The Ministry of Planning and International Cooperation engaged in negotiations over the last week to secure $6bn in backed deposits from Egypt's Central Bank, bringing the country's total to $17bn.
Despite the magnitude of money obtained by Egypt over the last seven months, the country has yet to see it have a positive effect on Egypt's economy, which faces a number of challenges related to the downgrading of the country's credit rating.
Qatar, Turkey and Saudi Arabia are among the most prominent nations to have so far offered to provide Egypt with financial aid, so far totaling $8.5bn. Unfortunately this has not yet had an effect on Egypt's foreign currency reserves, which have decreased $22.5bn since the outbreak of Egypt's revolution, reaching a total of $13.5bn by last February. This number is smaller however, if one does not include grants, loans and backed deposits obtained by Egypt over the last two years.
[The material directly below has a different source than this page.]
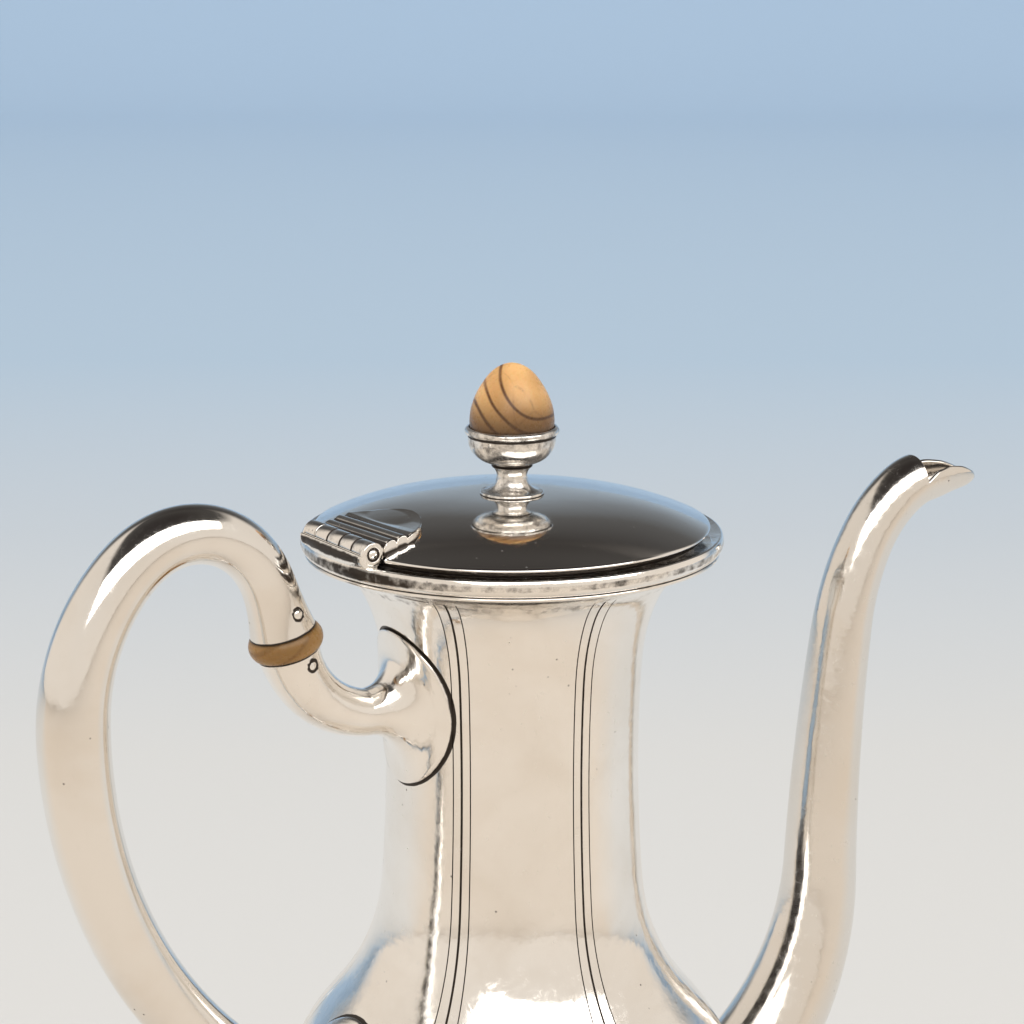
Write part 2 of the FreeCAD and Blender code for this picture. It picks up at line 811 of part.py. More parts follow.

Egypt is also soon set to receive $6bn in backed deposits, $4bn from Iraq, with an additional $2bn from Libya, in addition to $2.5bn offered previously by Saudi Arabia for the purpose of Egypt purchasing government bonds.
These numbers reflect the government's repeated inability to stimulate growth in Egypt's economy, or at the very least meet the everyday demands of Egyptian society. Without this aid Egypt would not have been able to sustain and pay for its foreign food imports according to Ehab Al-Dosouqi, economics professor and director of the Sadat Academic Research Centre.
He said that Egypt's biggest economic problem did not lie in its inability to obtain foreign aid from abroad, but rather in the way in which that aid was used by the country's governing institutions.
Dosouqi added that money borrowed from foreign and Arab donors won't go far in helping to solve the country's economic problems, so long as Egypt's political parties were unable to reach an agreement. Political divisions currently witnessed in Egypt, he said, may prevent the country from securing its pending $4.8bn International Monetary Fund (IMF) loan.
He further stated that the country's foreign currency reserves were at dangerously low levels, and would continue to decrease as long as the country's political division continued. This, he said, was the biggest obstacle preventing Egypt from securing foreign investment and encouraging a return of tourism.
A bank source who chose to have his identity concealed stated that Egypt's acceptance of foreign loans could put immense pressure on the country's Central Bank in the future, especially considering that the period stipulated for repayment of many of these loans was set to begin within four to eight years. He doubted whether or not the Bank would be able to repay these loans on time, a fact which could further weaken Egypt's position in its negotiations with the IMF.
He criticised the government for its inability to encourage the pace of economic growth, despite the fact that it had the tools and instruments at its disposal to do so. The country's repeated downgraded credit rating he said was a testament to the extent to which the government had failed to set any coherent economic policy.
He also warned that Egypt's warming relationship with Iran and its acceptance of a $4bn backed deposit from Iraq could serve to jeopardise the country's chances of securing other sources of funding for political reasons due to cleavages in regional power politics.
A Central Bank official further commented saying that negotiations with Iraq and Libya over foreign aid were still in their early stages, and that if accepted would be used to stabilise Egypt's foreign currency reserves. He further stated that Bank officials did not seek to involve themselves in Egypt's current political climate, saying that their only concern was to revive Egypt's economy and provide incentives for an increase investment.